Let’s consider a use case where you want to find similar products based on their descriptions. You will first convert product descriptions into vector representations using a method like Word2Vec, and then use Elasticsearch to store these vectors and search for similar ones.

Step 1: Create ElasticSearch Index

First, you create an index with the dense_vector field for storing vectors:

PUT my_dense_vector_index
{
  "mappings": {
    "properties": {
      "description_vector": {
        "type": "dense_vector",
        "dims": 50
      },
      "description": {
        "type": "text"
      }
    }
  }
}

Here, dims is the number of dimensions in the vector, which is 50 in this case as assumed by Word2Vec embeddings

Step 2: Indexing Document

Let’s assume you have a product with a description and you’ve converted this description into a dense vector using Word2Vec. You index this product as follows:

PUT my_dense_vector_index/_doc/1
{
  "description": "Blue button-down shirt for casual and formal wear",
  "description_vector": [...]  // 50-dimensional vector
}

In the description_vector field, instead of …, you’ll provide the 50-dimensional vector representing the description.

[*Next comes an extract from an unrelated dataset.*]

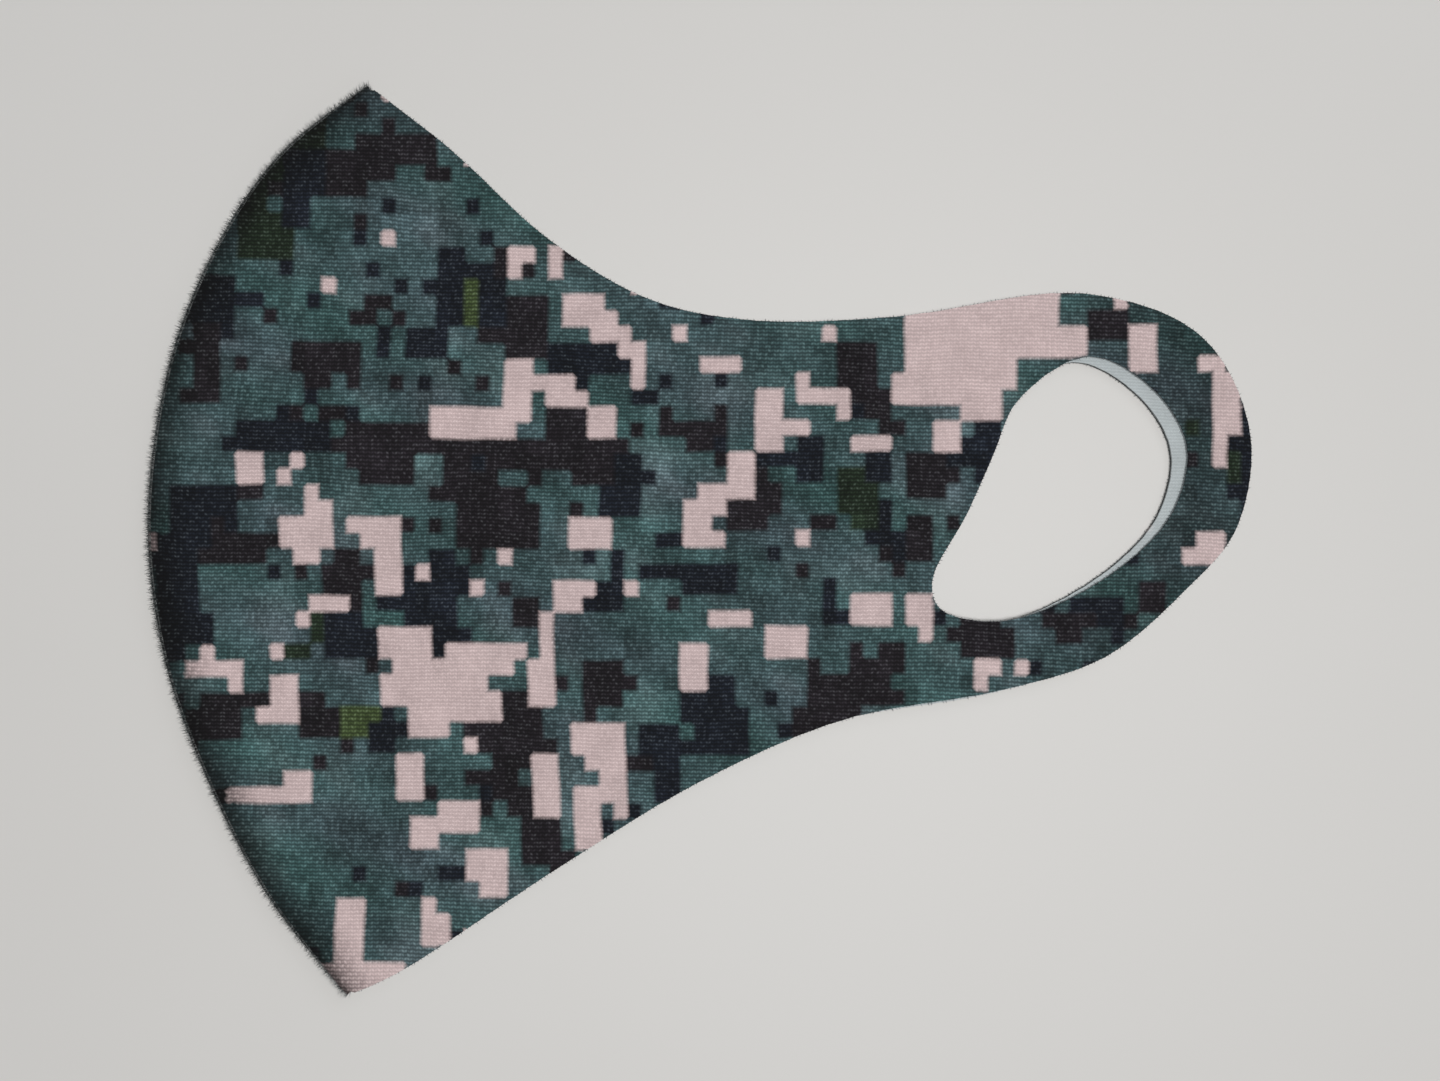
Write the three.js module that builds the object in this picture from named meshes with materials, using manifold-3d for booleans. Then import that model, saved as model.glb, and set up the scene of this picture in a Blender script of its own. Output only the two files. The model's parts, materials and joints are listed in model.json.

Step 3: Finding Similar Products

Now, suppose you have another product description and you want to find products with similar descriptions. You convert this new description into a vector using the same Word2Vec model and then use the script_score function to calculate the cosine similarity between this new vector and the vectors already in the index:

GET my_dense_vector_index/_search
{
  "query": {
    "script_score": {
      "query": {
        "match_all": {}
      },
      "script": {
        "source": "cosineSimilarity(params.query_vector, 'description_vector') + 1.0",
        "params": {
          "query_vector": [...]  // Vector for the new description
        }
      }
    }
  }
}

Similar to the indexing part, replace … in query_vector with the actual vector values. This will return the products in the index ordered by their similarity to the new product.